Note: "Relative" notation is not used unless it is essential, which occurs only when frames M, B, C are distinct. If B=M, V_M_BC = V_M_MC ≡ V_MC − V_MM = V_MC (relative spatial velocity notation is unnecessary). If B=C, V_M_BC = V_M_CC ≡ V_MC − V_MC = 0 (relative spatial velocity notation is unnecessary). If C=M, V_M_BC = V_M_BM ≡ V_MM − V_MB = −V_MB (relative spatial velocity notation is unnecessary).

The proposal for relative spatial acceleration monogram notation is: A_M_BC ≡ A_MC − A_MB which is "C's spatial acceleration relative to B, measured in M."

The proposal for spatial force is: F_B is the spatial force on a frame B F_B contains a 3-element torque vector 𝜏_B and a 3-element force component f_Bo. F_B represents the replacement of a set of forces on B with a torque *𝜏_B that is equal to to the moment of the set of forces about Bo (frame B's origin) together with a force f_Bo** applied to Bo that is equal to the resultant of the set of forces. The power in a frame W due to this spatial force is calculated as: F_B ⋅ V_WB A similar calculation is used for generalized force (albeit with a Jacobian rather than spatial velocity).

The proposal for an action/reaction spatial force is: F_AB is the spatial force from a frame A on a frame B. F_AB contains a 3-element torque vector 𝜏_AB and a 3-element force component f_AoBo. F_AB represents the replacement of a set of forces from A on B with a torque *𝜏_AB that is equal to to the moment of the set of forces about Bo (frame B's origin) together with a force f_AoBo** applied to Bo that is equal to the resultant of the set of forces. If Ao and Bo are coincident (which is the case for joints such as revolute joints or ball-and-socket joints), then F_BA = -FAB The power in a frame W due to this action/reaction spatial force is calculated via F_AB ⋅ (V_WB - V_WA) = F_AB ⋅ V_W_AB A similar calculation is used for generalized force (albeit with a Jacobian rather than spatial velocity).

[sherm1]

I like the relative velocity notation!

(Side discussion for the force notation) I wonder if the frames should be reversed for consistent ordering in the power computation. Currently you have power in W = F_BC ⋅ V_W_CB. At first glance seems a shame that we have BC and CB in that expression.

[mitiguy]

I look forward to talking to you about the force notation. There are positives and negatives about each (pun intended).

[amcastro-tri]

I still have a couple questions, sorry if too slow:

1. We use this all the time in our code: V_WB = V_WPb + V_PB, where Pb is frame P shifted to Bo and V_PB is the spatial velocity of B measure in P (I am omitting the expressed-in frames here). Is this a particular case of the "relative velocity" notation? because in the relative velocity notation it'd seem the three terms are all measured in the same frame, while here we have V_WB and V_WPb measured in W and V_PB measured in P.

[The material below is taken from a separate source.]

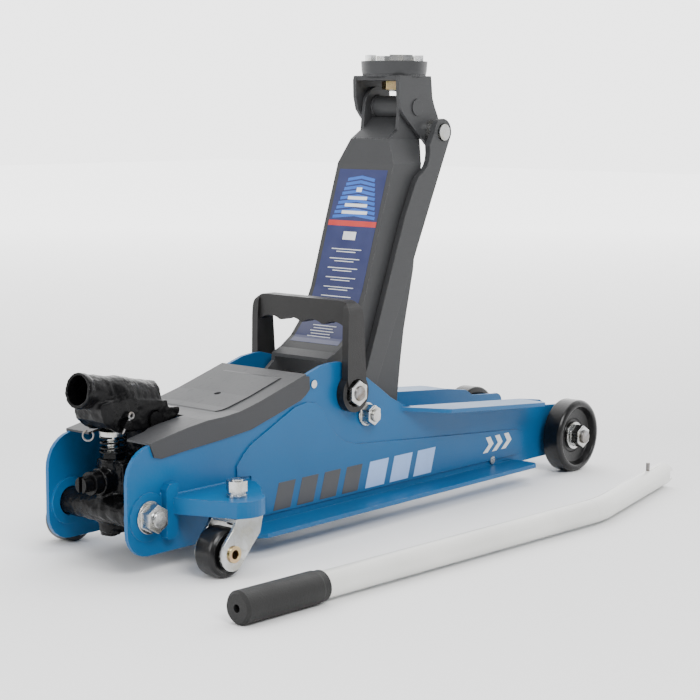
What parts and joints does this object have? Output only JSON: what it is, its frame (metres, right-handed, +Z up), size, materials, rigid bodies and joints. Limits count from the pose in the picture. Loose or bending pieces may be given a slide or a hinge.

Paul's response: As discussed in an early book by Kane, an "absolute velocity" can always be regarded as a special case of "relative velocity".

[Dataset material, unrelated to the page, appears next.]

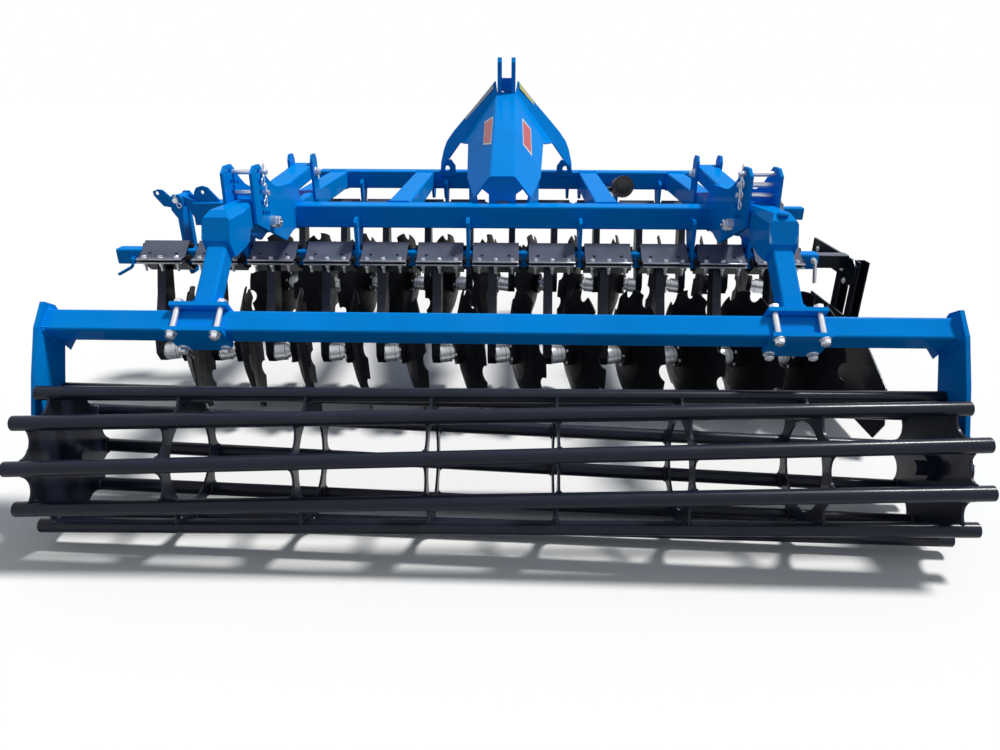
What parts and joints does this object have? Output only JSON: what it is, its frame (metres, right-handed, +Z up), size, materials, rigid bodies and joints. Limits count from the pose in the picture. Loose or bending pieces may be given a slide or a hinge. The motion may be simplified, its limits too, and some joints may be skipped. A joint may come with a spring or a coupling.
{
  "type": "mounted disc harrow",
  "caption": "Mounted compact disc harrow: square-tube frame, two rows of notched discs on cushioned arms, folded headstock and a height-set tube cage roller.",
  "frame": {"origin": "on the ground under the middle of the machine's extents", "axes": "+X to the machine's right, +Y forward along travel, +Z up"},
  "size_m": [3.51, 2.7003, 1.51],
  "materials": {
    "blue_paint": "semi-gloss powder coat",
    "black_paint": "satin, dusty",
    "roller_black": "semi-gloss",
    "disc_steel": "satin dark paint",
    "zinc": "zinc plated",
    "rubber": "matt",
    "black_plastic": "matt"
  },
  "bodies": {
    "frame": {"main_frame": "blue_paint", "hole_plates": "blue_paint", "upper_beam_lugs": "blue_paint", "side_arm_beam": "blue_paint", "rear_hangers": "blue_paint", "front_hangers": "blue_paint", "headstock": "blue_paint", "top_link_ears": "blue_paint", "lower_hitch": "blue_paint", "rear_disc_beam": "blue_paint", "front_disc_beam": "blue_paint", "rear_saddles": "black_paint", "front_saddles": "black_paint", "rear_cushions": "rubber", "front_cushions": "rubber", "rear_disc_arms": "black_paint", "front_disc_arms": "black_paint", "rear_hubs": "zinc", "front_hubs": "zinc", "depth_pins": "zinc", "pivot_bolts": "zinc", "shield_clamp": "zinc", "side_arm_pin": "zinc", "document_tube": "black_plastic"},
    "roller_carrier": {"roller_arms": "blue_paint", "roller_frame": "blue_paint", "bar_clamps": "blue_paint", "clamp_bolts": "zinc", "roller_bearings": "black_paint"},
    "roller": {"roller": "roller_black"},
    "rear_disc_01": {"rear_disc_01": "disc_steel"},
    "rear_disc_02": {"rear_disc_02": "disc_steel"},
    "rear_disc_03": {"rear_disc_03": "disc_steel"},
    "rear_disc_04": {"rear_disc_04": "disc_steel"},
    "rear_disc_05": {"rear_disc_05": "disc_steel"},
    "rear_disc_06": {"rear_disc_06": "disc_steel"},
    "rear_disc_07": {"rear_disc_07": "disc_steel"},
    "rear_disc_08": {"rear_disc_08": "disc_steel"},
    "rear_disc_09": {"rear_disc_09": "disc_steel"},
    "rear_disc_10": {"rear_disc_10": "disc_steel"},
    "rear_disc_11": {"rear_disc_11": "disc_steel"},
    "rear_disc_12": {"rear_disc_12": "disc_steel"},
    "front_disc_01": {"front_disc_01": "disc_steel"},
    "front_disc_02": {"front_disc_02": "disc_steel"},
    "front_disc_03": {"front_disc_03": "disc_steel"},
    "front_disc_04": {"front_disc_04": "disc_steel"},
    "front_disc_05": {"front_disc_05": "disc_steel"},
    "front_disc_06": {"front_disc_06": "disc_steel"},
    "front_disc_07": {"front_disc_07": "disc_steel"},
    "front_disc_08": {"front_disc_08": "disc_steel"},
    "front_disc_09": {"front_disc_09": "disc_steel"},
    "front_disc_10": {"front_disc_10": "disc_steel"},
    "front_disc_11": {"front_disc_11": "disc_steel"},
    "front_disc_12": {"front_disc_12": "disc_steel"},
    "side_shield": {"side_shield": "black_paint"},
    "side_arm": {"side_arm": "blue_paint"}
  },
  "joints": [
    {"name": "roller_height", "type": "hinge", "parent": "frame", "child": "roller_carrier", "pos_m": [0, -0.297, 0.889], "axis": [1, 0, 0], "range_deg": [0, 14]},
    {"name": "roller_spin", "type": "hinge", "parent": "roller_carrier", "child": "roller", "pos_m": [0, -1.097, 0.25595], "axis": [1, 0, 0], "continuous": true},
    {"name": "rear_disc_01_spin", "type": "hinge", "parent": "frame", "child": "rear_disc_01", "pos_m": [-1.44044, -0.16792, 0.27774], "axis": [0.9607, 0.2755, 0.0349], "continuous": true},
    {"name": "rear_disc_02_spin", "type": "hinge", "parent": "frame", "child": "rear_disc_02", "pos_m": [-1.19044, -0.16792, 0.27774], "axis": [0.9607, 0.2755, 0.0349], "continuous": true},
    {"name": "rear_disc_03_spin", "type": "hinge", "parent": "frame", "child": "rear_disc_03", "pos_m": [-0.94044, -0.16792, 0.27774], "axis": [0.9607, 0.2755, 0.0349], "continuous": true},
    {"name": "rear_disc_04_spin", "type": "hinge", "parent": "frame", "child": "rear_disc_04", "pos_m": [-0.69044, -0.16792, 0.27774], "axis": [0.9607, 0.2755, 0.0349], "continuous": true},
    {"name": "rear_disc_05_spin", "type": "hinge", "parent": "frame", "child": "rear_disc_05", "pos_m": [-0.44044, -0.16792, 0.27774], "axis": [0.9607, 0.2755, 0.0349], "continuous": true},
    {"name": "rear_disc_06_spin", "type": "hinge", "parent": "frame", "child": "rear_disc_06", "pos_m": [-0.19044, -0.16792, 0.27774], "axis": [0.9607, 0.2755, 0.0349], "continuous": true},
    {"name": "rear_disc_07_spin", "type": "hinge", "parent": "frame", "child": "rear_disc_07", "pos_m": [0.05956, -0.16792, 0.27774], "axis": [0.9607, 0.2755, 0.0349], "continuous": true},
    {"name": "rear_disc_08_spin", "type": "hinge", "parent": "frame", "child": "rear_disc_08", "pos_m": [0.30956, -0.16792, 0.27774], "axis": [0.9607, 0.2755, 0.0349], "continuous": true},
    {"name": "rear_disc_09_spin", "type": "hinge", "parent": "frame", "child": "rear_disc_09", "pos_m": [0.55956, -0.16792, 0.27774], "axis": [0.9607, 0.2755, 0.0349], "continuous": true},
    {"name": "rear_disc_10_spin", "type": "hinge", "parent": "frame", "child": "rear_disc_10", "pos_m": [0.80956, -0.16792, 0.27774], "axis": [0.9607, 0.2755, 0.0349], "continuous": true},
    {"name": "rear_disc_11_spin", "type": "hinge", "parent": "frame", "child": "rear_disc_11", "pos_m": [1.05956, -0.16792, 0.27774], "axis": [0.9607, 0.2755, 0.0349], "continuous": true},
    {"name": "rear_disc_12_spin", "type": "hinge", "parent": "frame", "child": "rear_disc_12", "pos_m": [1.30956, -0.16792, 0.27774], "axis": [0.9607, 0.2755, 0.0349], "continuous": true},
    {"name": "front_disc_01_spin", "type": "hinge", "parent": "frame", "child": "front_disc_01", "pos_m": [1.44044, 0.93208, 0.27774], "axis": [-0.9607, 0.2755, 0.0349], "continuous": true},
    {"name": "front_disc_02_spin", "type": "hinge", "parent": "frame", "child": "front_disc_02", "pos_m": [1.19044, 0.93208, 0.27774], "axis": [-0.9607, 0.2755, 0.0349], "continuous": true},
    {"name": "front_disc_03_spin", "type": "hinge", "parent": "frame", "child": "front_disc_03", "pos_m": [0.94044, 0.93208, 0.27774], "axis": [-0.9607, 0.2755, 0.0349], "continuous": true},
    {"name": "front_disc_04_spin", "type": "hinge", "parent": "frame", "child": "front_disc_04", "pos_m": [0.69044, 0.93208, 0.27774], "axis": [-0.9607, 0.2755, 0.0349], "continuous": true},
    {"name": "front_disc_05_spin", "type": "hinge", "parent": "frame", "child": "front_disc_05", "pos_m": [0.44044, 0.93208, 0.27774], "axis": [-0.9607, 0.2755, 0.0349], "continuous": true},
    {"name": "front_disc_06_spin", "type": "hinge", "parent": "frame", "child": "front_disc_06", "pos_m": [0.19044, 0.93208, 0.27774], "axis": [-0.9607, 0.2755, 0.0349], "continuous": true},
    {"name": "front_disc_07_spin", "type": "hinge", "parent": "frame", "child": "front_disc_07", "pos_m": [-0.05956, 0.93208, 0.27774], "axis": [-0.9607, 0.2755, 0.0349], "continuous": true},
    {"name": "front_disc_08_spin", "type": "hinge", "parent": "frame", "child": "front_disc_08", "pos_m": [-0.30956, 0.93208, 0.27774], "axis": [-0.9607, 0.2755, 0.0349], "continuous": true},
    {"name": "front_disc_09_spin", "type": "hinge", "parent": "frame", "child": "front_disc_09", "pos_m": [-0.55956, 0.93208, 0.27774], "axis": [-0.9607, 0.2755, 0.0349], "continuous": true},
    {"name": "front_disc_10_spin", "type": "hinge", "parent": "frame", "child": "front_disc_10", "pos_m": [-0.80956, 0.93208, 0.27774], "axis": [-0.9607, 0.2755, 0.0349], "continuous": true},
    {"name": "front_disc_11_spin", "type": "hinge", "parent": "frame", "child": "front_disc_11", "pos_m": [-1.05956, 0.93208, 0.27774], "axis": [-0.9607, 0.2755, 0.0349], "continuous": true},
    {"name": "front_disc_12_spin", "type": "hinge", "parent": "frame", "child": "front_disc_12", "pos_m": [-1.30956, 0.93208, 0.27774], "axis": [-0.9607, 0.2755, 0.0349], "continuous": true},
    {"name": "side_shield_slide", "type": "slide", "parent": "frame", "child": "side_shield", "axis": [1, 0, 0], "range_m": [-0.08, 0.12]},
    {"name": "side_arm_swing", "type": "hinge", "parent": "frame", "child": "side_arm", "pos_m": [-1.549, 0.263, 0.884], "axis": [0, 1, 0], "range_deg": [0, 90]}
  ]
}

Point Bo's translational velocity "relative" to a point Co measured in a frame M can be defined:
v_M_CoBo ≡ DtM(p_CoBo) = v_MBo - v_MCo

If Co is replaced with Mo (any point fixed in M), then the previous equation simplifies to: v_M_MoBo ≡ DtM(p_MoBo) = v_MBo - v_MMo = v_MBo

Bo's translational "absolute" velocity measured in M is defined:
v_MBo ≡ DtM(p_MoBo) where Mo is any point fixed in M.

Similarly, point Bo's translational acceleration "relative" to point Co measured in frame M can be defined:
a_M_CoBo ≡ DtM(DtM(p_CoBo)) = a_MBo - a_MCo

If Co is replaced with Mo (any point fixed in M), then the previous equation simplifies to: a_M_MoBo ≡ DtM(DtM(p_MoBo)) = a_MBo - a_MMo = a_MBo

Bo's translational "absolute" velocity measured in M is defined:
a_MBo ≡ DtM(DtM(p_MoBo)) where Mo is any point fixed in M.

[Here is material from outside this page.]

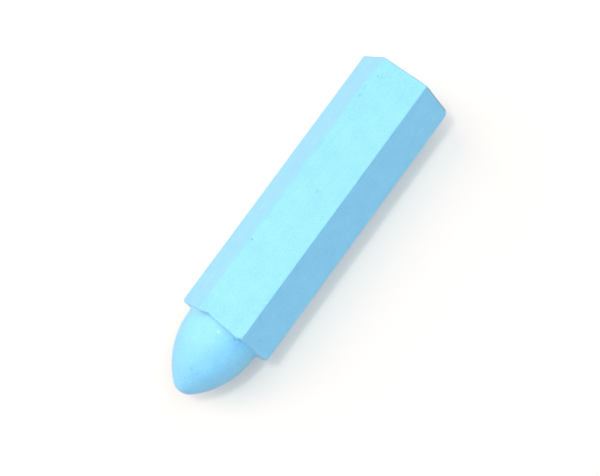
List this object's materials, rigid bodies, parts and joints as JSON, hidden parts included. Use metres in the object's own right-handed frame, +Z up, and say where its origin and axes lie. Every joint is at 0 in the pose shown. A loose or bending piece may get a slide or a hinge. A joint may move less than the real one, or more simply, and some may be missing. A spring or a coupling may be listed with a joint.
{
  "type": "chalk stick",
  "caption": "Jumbo stick of sky-blue moulded chalk: a hexagonal body with a square shoulder and a round writing nose, lying on one facet.",
  "frame": {"origin": "middle of the stick's bounding box, on the surface that it lies on", "axes": "+X along the stick towards the nose, +Y across the ridges, +Z up through the upper facet"},
  "size_m": [0.0936, 0.0252, 0.022],
  "materials": {
    "chalk": "matte"
  },
  "bodies": {
    "root": {"chalk_stick": "chalk"}
  },
  "joints": []
}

2. I like that I can think v_M_BoCo = DtM(p_BoCo). Similarly I could think of w_M_BC as being the term in DtM(R_BC) = [w_M_BC] x R_BC (with [a] the skew symmetric cross product matrix of vector

Paul's response: A useful property of angular velocity is that "relative" angular velocity can always be simplified to a related "absolute" angular velocity. In mathematical terms: w_M_BC ≡ w_MC - w_MB = w_BC

a). However, can I think in similar terms for the accelerations? should there be any additional bias terms in order to define these "relative accelerations"?

Paul's response: Unfortunately, the nice associations of "relative" and "absolute" velocity do not extend to angular acceleration. For example, in general 3D rotational motion, "relative" angular acceleration cannot be simplified to an "absolute" angular acceleration. In mathematical terms: alpha_M_BC ≡ alpha_MC - alpha_MB = alf_BC + w_MB x w_BC

[mitiguy]

This is now closed due to a multiplicity of PRs, including PR #16415, PR #16691, PR #16699.